To mitigate these risks, several security measures and technologies have been developed. A multi-layered approach is often necessary to create a truly secure RFID environment.

1. Encryption: Implementing strong encryption protocols for the data stored on the tag and transmitted to the reader is fundamental. Advanced Encryption Standard (AES) is commonly used to ensure that even if data is intercepted, it cannot be read without the decryption key.
2. Authentication: Mutual authentication mechanisms ensure that both the tag and the reader verify each other’s legitimacy before any data exchange occurs. This prevents unauthorized readers from harvesting data from tags.
3. Access Control Lists (ACLs): Maintaining strict ACLs on the backend database ensures that only authorized personnel and systems can query or modify the data associated with RFID tags.
4. Tamper-Evident and Tamper-Resistant Tags: For high-security applications, using tags that are physically designed to show evidence of tampering or to self-destruct upon removal can prevent physical attacks.
5. Frequency Management and Shielding: Using active tags that operate on specific, managed frequencies can reduce the risk of eavesdropping and jamming. Furthermore, shielding materials like Faraday cages can be used to block radio signals in sensitive areas, preventing unauthorized scanning.
6. Regular Audits and Monitoring: Continuously monitoring the RFID network for unusual activity, such as unexpected read attempts or signal interference, can help in the early detection of an attack. Regular security audits are essential to identify and patch vulnerabilities.

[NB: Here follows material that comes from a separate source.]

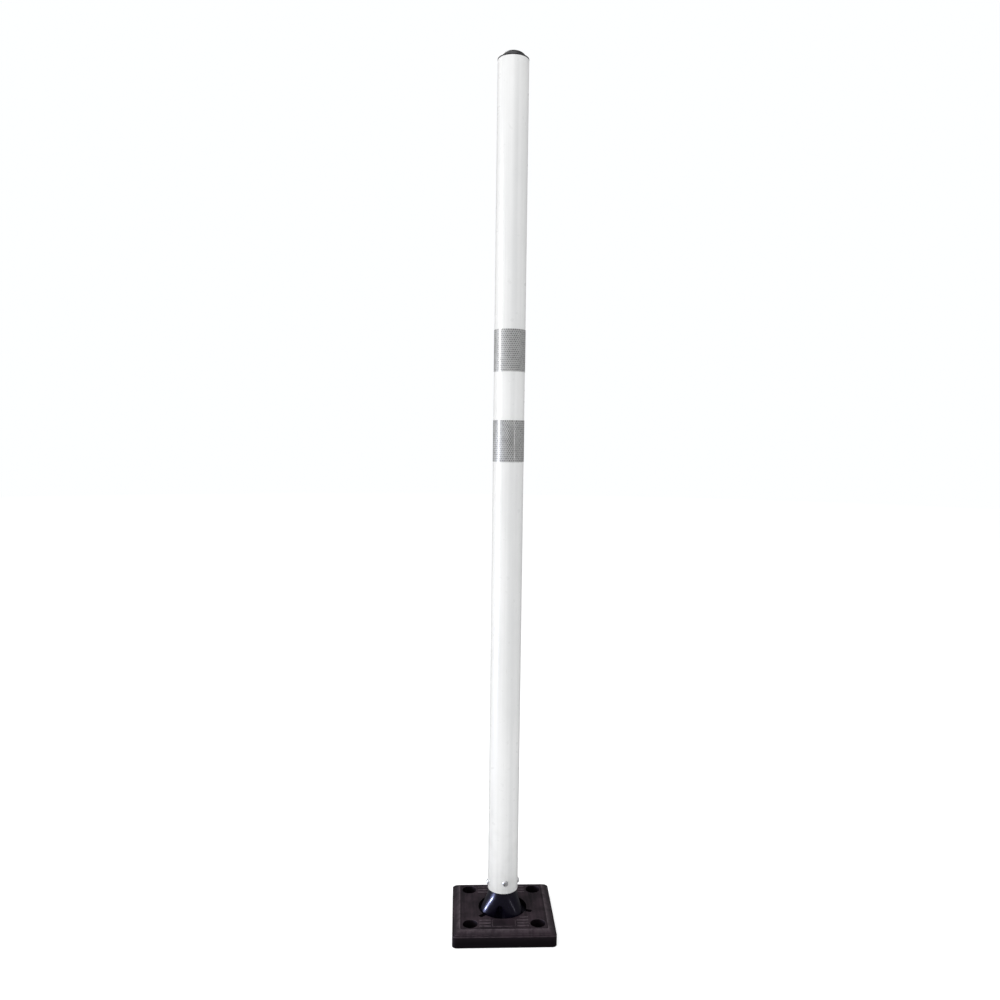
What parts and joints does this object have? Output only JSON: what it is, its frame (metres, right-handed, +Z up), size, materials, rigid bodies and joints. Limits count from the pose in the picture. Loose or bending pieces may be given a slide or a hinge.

Looking ahead, the future of RFID security systems is intertwined with advancements in other technological fields. The integration of blockchain technology can create an immutable ledger of all tag-reader interactions, enhancing transparency and security. Furthermore, the use of Artificial Intelligence (AI) and Machine Learning (ML) can enable predictive security by analyzing patterns to detect anomalies in real-time. The emergence of lightweight cryptographic algorithms is also promising for low-power RFID tags, providing strong security without compromising battery life or performance.

In conclusion, while RFID security systems offer unparalleled convenience and operational efficiency, they are not without significant risks. A proactive and comprehensive security strategy is not optional but essential. By understanding the potential threats and implementing a layered defense of encryption, authentication, physical security, and continuous monitoring, organizations can harness the power of RFID technology while safeguarding their assets, data, and people. The evolution of this technology will continue to present new challenges, but with diligent security practices, its benefits can be securely realized.